→ **DATA SHOWN**:
+ + + + +

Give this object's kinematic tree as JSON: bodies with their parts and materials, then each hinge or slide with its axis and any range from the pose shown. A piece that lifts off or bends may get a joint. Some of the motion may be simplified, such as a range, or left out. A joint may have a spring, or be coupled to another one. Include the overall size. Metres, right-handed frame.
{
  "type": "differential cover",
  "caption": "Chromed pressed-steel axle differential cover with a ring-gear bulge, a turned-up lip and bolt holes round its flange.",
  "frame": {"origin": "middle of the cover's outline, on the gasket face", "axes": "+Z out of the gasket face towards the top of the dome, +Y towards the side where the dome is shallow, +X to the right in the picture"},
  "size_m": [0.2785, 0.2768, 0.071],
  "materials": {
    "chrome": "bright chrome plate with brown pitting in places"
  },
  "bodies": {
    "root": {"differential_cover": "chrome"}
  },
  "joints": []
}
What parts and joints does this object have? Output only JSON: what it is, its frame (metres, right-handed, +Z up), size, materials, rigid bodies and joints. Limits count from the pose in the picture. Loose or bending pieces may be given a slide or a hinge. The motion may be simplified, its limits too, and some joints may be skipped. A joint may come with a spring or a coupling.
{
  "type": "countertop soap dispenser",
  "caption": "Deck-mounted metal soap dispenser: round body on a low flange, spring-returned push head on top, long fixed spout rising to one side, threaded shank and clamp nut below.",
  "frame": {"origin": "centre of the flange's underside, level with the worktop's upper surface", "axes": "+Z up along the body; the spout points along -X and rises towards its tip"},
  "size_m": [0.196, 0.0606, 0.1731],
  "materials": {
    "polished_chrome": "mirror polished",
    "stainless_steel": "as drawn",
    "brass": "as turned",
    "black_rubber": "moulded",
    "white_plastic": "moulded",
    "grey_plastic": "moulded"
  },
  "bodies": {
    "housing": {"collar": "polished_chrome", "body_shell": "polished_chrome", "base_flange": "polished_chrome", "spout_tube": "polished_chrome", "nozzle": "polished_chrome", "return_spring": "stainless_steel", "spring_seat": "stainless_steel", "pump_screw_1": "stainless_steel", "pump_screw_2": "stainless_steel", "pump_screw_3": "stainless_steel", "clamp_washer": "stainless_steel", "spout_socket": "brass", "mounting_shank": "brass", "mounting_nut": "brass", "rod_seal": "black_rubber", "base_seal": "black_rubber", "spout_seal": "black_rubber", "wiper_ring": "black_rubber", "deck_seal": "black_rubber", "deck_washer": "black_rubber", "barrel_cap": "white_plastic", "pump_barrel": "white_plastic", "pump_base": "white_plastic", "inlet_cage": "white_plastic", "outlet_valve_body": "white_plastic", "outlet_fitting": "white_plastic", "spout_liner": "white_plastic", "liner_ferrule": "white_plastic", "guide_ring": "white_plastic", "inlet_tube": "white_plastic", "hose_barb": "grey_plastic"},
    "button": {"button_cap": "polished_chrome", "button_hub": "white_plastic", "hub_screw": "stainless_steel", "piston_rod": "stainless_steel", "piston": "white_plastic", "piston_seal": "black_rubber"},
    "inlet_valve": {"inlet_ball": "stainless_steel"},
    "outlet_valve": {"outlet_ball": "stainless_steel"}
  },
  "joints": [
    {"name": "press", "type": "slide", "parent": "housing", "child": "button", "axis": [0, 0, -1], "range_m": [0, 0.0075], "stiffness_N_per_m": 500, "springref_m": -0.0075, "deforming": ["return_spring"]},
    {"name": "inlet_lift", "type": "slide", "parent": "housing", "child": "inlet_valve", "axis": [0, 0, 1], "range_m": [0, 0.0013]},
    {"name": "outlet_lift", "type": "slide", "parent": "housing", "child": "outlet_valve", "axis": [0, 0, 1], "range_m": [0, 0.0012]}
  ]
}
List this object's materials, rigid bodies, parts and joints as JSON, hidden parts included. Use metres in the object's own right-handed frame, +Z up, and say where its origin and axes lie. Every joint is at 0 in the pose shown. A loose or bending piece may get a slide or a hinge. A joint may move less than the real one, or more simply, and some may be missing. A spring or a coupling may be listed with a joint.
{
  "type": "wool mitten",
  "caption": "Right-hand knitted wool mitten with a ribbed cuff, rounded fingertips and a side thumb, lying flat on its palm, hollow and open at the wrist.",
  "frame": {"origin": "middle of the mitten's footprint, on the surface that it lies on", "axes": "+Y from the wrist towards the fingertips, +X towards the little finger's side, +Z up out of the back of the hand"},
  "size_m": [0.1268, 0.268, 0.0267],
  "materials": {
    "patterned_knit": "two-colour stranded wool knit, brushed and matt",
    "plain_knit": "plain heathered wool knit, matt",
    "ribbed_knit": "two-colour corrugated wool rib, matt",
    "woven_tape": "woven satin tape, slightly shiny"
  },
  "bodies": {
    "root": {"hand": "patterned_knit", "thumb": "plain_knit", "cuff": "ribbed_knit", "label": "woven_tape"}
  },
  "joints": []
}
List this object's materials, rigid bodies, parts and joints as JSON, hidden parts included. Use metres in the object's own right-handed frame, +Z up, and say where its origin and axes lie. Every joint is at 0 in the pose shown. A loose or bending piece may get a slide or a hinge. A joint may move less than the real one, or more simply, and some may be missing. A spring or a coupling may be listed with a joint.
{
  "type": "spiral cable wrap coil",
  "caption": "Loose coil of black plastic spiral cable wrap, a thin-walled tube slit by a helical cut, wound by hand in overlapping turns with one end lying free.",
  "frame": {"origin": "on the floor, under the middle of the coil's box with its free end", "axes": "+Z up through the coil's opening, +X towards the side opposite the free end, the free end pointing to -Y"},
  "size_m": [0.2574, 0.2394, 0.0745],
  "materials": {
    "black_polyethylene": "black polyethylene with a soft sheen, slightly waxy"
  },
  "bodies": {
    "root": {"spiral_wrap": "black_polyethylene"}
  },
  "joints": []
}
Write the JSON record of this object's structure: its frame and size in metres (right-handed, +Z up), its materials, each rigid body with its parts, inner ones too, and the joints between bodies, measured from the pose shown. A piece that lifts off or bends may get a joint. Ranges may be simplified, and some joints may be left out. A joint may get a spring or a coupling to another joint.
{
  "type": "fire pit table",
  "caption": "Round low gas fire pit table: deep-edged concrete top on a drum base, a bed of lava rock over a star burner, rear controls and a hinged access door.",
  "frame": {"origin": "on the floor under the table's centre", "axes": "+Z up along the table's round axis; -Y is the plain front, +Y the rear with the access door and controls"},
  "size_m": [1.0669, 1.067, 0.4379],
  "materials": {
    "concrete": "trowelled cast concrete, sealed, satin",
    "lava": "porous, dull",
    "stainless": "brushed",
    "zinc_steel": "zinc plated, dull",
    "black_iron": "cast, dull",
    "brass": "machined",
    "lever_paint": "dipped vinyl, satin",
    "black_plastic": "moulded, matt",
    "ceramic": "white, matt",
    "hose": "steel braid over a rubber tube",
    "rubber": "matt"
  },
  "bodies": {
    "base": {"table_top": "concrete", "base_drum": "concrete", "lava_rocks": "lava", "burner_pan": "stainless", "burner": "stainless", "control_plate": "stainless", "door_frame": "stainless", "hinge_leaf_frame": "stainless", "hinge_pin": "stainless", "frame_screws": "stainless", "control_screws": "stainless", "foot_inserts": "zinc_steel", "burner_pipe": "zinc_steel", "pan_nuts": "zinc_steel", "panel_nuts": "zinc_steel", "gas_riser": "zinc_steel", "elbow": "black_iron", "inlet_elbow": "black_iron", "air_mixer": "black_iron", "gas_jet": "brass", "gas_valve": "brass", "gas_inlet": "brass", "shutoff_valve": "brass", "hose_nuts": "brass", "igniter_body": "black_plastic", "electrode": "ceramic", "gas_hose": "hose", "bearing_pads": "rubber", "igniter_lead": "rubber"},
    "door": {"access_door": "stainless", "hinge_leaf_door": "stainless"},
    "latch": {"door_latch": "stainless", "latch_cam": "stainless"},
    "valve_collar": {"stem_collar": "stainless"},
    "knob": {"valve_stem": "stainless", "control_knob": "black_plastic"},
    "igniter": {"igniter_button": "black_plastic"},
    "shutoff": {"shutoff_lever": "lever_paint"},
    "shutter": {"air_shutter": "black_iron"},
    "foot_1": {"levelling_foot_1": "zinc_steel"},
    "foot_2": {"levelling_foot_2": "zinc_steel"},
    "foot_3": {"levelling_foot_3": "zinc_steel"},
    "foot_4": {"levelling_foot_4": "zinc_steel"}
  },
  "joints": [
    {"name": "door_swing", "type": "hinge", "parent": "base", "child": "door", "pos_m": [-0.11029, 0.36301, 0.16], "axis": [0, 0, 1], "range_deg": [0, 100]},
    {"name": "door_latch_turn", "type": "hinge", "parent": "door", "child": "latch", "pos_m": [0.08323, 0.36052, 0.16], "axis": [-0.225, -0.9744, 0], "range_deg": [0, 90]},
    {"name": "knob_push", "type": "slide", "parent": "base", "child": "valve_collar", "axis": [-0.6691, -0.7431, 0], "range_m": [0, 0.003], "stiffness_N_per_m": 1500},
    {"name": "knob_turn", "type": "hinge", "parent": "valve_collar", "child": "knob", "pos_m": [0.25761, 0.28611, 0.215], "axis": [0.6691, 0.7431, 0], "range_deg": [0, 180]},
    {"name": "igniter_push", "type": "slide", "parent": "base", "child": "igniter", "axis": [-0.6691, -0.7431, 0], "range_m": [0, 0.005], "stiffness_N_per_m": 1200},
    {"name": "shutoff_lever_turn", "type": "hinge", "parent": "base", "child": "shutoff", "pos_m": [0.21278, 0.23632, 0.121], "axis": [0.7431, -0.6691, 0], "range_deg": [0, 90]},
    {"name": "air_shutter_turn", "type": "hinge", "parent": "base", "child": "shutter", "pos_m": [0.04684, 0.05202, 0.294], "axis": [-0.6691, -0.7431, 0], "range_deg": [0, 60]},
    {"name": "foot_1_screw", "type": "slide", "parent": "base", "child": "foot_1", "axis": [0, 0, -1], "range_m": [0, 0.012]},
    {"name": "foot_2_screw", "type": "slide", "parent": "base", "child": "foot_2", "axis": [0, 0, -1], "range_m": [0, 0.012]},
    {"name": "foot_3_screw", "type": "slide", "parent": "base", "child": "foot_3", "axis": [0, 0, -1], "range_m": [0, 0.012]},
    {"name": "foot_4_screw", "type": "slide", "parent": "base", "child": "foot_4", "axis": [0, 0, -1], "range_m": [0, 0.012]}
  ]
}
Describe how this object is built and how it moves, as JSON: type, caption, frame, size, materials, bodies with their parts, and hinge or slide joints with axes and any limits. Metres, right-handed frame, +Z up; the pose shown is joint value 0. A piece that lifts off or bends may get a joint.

+ + + + +

→ **OBJECTIVE**:
Find the lines containing "each" and list every one of them.

→ **OUTPUT OF THE EXERCISE**:
Give this object's kinematic tree as JSON: bodies with their parts and materials, then each hinge or slide with its axis and any range from the pose shown. A piece that lifts off or bends may get a joint. Some of the motion may be simplified, such as a range, or left out. A joint may have a spring, or be coupled to another one. Include the overall size. Metres, right-handed frame.
Write the JSON record of this object's structure: its frame and size in metres (right-handed, +Z up), its materials, each rigid body with its parts, inner ones too, and the joints between bodies, measured from the pose shown. A piece that lifts off or bends may get a joint. Ranges may be simplified, and some joints may be left out. A joint may get a spring or a coupling to another joint.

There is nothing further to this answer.